## [Instruction]
Write out exactly the lines below that run from the one containing "Keep writing the" through the one containing "return fold_u - bend_length", both included, with no other lines.

** start Provided information **

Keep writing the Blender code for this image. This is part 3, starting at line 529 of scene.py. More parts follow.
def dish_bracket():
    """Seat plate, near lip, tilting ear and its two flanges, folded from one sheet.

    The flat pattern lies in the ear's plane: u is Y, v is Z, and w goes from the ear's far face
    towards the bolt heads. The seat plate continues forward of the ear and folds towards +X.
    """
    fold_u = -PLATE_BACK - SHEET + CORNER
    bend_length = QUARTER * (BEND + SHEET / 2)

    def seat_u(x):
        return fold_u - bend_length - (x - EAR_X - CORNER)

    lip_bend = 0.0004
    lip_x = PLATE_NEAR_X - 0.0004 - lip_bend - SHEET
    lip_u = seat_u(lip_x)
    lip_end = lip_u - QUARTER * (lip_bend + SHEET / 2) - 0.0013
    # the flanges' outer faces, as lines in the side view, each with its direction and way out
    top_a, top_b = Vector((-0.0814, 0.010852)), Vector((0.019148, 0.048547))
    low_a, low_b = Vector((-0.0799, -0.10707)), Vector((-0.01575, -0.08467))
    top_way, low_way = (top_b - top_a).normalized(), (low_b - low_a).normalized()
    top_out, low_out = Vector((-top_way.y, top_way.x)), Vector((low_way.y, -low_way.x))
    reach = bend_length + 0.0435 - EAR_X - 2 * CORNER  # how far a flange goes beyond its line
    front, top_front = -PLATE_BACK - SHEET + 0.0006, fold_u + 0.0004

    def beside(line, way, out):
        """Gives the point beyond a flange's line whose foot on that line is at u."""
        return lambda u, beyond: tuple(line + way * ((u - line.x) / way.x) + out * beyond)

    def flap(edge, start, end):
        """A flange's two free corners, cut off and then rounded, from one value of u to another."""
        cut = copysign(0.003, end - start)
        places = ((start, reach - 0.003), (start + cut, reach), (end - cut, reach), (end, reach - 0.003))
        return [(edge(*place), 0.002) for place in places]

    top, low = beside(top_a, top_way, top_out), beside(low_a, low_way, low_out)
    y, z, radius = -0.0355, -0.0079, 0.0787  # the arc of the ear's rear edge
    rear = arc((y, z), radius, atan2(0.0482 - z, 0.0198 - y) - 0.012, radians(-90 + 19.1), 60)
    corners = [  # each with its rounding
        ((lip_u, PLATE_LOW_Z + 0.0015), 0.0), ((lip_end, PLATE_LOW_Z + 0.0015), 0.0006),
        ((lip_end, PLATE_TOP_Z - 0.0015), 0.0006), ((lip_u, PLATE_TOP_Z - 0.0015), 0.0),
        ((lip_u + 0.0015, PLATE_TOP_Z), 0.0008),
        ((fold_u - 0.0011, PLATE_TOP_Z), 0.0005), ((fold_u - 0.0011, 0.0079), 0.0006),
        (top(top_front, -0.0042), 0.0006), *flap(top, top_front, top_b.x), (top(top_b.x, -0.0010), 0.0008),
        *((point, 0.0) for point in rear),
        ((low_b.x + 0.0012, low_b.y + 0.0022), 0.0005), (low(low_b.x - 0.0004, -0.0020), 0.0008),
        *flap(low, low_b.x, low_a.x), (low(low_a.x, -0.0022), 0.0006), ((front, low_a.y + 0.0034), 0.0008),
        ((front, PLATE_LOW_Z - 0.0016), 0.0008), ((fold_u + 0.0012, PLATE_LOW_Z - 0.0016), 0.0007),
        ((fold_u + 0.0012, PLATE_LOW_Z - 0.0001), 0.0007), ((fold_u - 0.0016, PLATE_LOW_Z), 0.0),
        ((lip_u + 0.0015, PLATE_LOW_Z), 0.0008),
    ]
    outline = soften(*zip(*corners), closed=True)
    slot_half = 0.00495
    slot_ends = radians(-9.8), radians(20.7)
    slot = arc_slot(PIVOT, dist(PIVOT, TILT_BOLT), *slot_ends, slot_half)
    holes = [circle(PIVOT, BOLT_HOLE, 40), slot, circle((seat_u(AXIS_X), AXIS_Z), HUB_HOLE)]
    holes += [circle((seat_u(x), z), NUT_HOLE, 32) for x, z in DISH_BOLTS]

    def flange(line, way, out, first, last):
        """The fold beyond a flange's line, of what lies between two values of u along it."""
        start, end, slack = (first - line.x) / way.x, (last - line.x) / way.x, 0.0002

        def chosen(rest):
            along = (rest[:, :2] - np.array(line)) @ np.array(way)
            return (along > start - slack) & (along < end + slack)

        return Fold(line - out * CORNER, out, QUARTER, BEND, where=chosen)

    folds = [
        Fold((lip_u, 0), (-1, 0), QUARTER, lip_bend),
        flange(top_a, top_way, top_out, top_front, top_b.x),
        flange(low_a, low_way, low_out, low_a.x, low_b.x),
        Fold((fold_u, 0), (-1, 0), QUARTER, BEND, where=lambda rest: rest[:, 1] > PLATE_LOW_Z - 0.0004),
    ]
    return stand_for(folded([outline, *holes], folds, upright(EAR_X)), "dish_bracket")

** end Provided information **
** start Provided information **

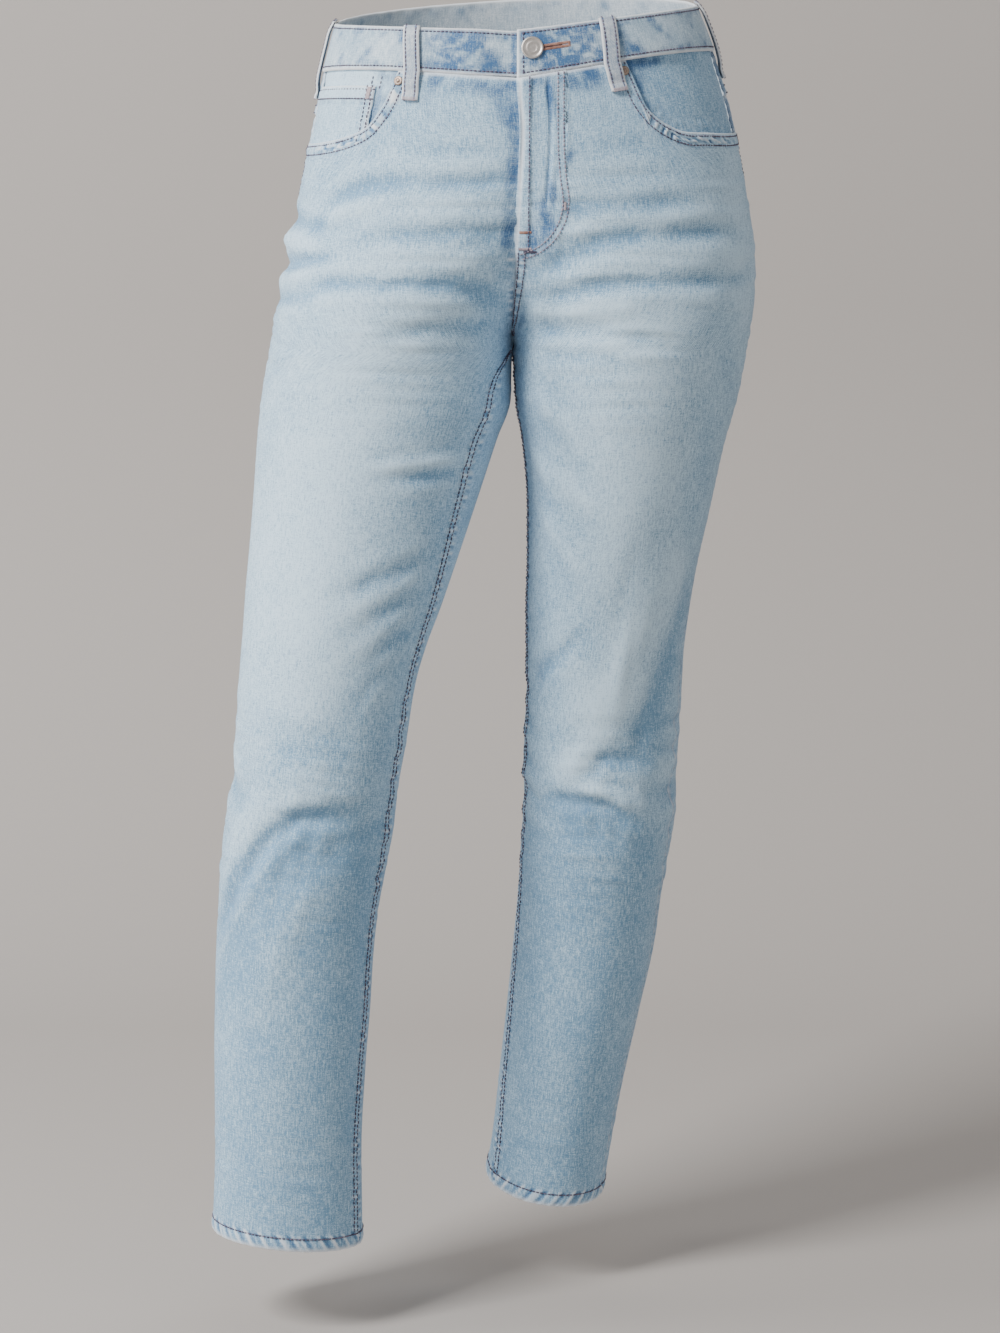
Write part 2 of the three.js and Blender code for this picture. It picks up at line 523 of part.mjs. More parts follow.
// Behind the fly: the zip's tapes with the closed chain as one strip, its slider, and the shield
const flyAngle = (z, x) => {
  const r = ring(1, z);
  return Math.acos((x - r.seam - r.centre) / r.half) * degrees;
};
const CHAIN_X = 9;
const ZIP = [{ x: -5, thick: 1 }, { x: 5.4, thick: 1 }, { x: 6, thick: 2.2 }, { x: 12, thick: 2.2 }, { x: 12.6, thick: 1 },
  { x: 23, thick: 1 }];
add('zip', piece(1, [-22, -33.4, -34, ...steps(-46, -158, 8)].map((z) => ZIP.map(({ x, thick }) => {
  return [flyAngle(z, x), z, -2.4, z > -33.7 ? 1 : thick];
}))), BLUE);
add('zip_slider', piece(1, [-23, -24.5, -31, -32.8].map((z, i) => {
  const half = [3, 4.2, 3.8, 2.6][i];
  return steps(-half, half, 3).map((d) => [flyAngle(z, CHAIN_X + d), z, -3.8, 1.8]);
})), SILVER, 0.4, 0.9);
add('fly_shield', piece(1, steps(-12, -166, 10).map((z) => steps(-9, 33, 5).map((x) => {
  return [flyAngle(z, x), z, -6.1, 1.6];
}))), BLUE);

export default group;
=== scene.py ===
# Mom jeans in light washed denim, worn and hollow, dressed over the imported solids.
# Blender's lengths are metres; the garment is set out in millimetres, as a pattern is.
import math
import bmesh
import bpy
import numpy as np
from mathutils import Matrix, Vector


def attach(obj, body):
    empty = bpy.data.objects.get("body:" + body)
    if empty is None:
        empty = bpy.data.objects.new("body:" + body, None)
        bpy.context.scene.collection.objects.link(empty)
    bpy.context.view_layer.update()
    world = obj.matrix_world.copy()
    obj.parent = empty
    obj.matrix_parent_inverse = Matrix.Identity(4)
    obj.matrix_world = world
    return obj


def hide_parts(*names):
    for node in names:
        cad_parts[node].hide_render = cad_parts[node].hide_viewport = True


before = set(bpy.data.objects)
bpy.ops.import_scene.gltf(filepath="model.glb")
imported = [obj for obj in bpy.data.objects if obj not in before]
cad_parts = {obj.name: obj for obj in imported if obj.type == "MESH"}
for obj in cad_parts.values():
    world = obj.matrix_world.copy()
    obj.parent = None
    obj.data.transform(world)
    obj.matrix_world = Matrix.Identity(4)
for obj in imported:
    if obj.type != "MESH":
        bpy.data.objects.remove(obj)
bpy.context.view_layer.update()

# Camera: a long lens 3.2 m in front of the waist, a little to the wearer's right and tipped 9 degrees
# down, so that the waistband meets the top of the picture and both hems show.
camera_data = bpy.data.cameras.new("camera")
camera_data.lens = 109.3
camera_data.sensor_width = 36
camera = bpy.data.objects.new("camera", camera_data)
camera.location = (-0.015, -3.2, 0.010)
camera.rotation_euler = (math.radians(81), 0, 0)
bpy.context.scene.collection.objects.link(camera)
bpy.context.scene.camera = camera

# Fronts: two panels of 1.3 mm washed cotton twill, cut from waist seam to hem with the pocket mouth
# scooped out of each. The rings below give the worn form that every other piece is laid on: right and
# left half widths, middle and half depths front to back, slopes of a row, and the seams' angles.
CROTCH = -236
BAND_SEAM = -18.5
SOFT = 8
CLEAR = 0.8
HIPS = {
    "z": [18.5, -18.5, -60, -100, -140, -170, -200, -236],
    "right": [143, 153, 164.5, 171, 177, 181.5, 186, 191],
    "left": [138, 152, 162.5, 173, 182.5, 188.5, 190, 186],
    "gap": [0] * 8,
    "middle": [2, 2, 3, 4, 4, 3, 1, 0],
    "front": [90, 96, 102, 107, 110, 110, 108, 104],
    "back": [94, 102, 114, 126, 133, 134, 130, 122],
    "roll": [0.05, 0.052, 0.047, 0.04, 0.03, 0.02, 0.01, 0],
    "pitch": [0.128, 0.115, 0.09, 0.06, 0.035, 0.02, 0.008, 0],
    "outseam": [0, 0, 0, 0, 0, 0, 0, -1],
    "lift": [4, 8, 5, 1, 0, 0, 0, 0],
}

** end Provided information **

## [Exercise output]
Keep writing the Blender code for this image. This is part 3, starting at line 529 of scene.py. More parts follow.
def dish_bracket():
    """Seat plate, near lip, tilting ear and its two flanges, folded from one sheet.

    The flat pattern lies in the ear's plane: u is Y, v is Z, and w goes from the ear's far face
    towards the bolt heads. The seat plate continues forward of the ear and folds towards +X.
    """
    fold_u = -PLATE_BACK - SHEET + CORNER
    bend_length = QUARTER * (BEND + SHEET / 2)

    def seat_u(x):
        return fold_u - bend_length - (x - EAR_X - CORNER)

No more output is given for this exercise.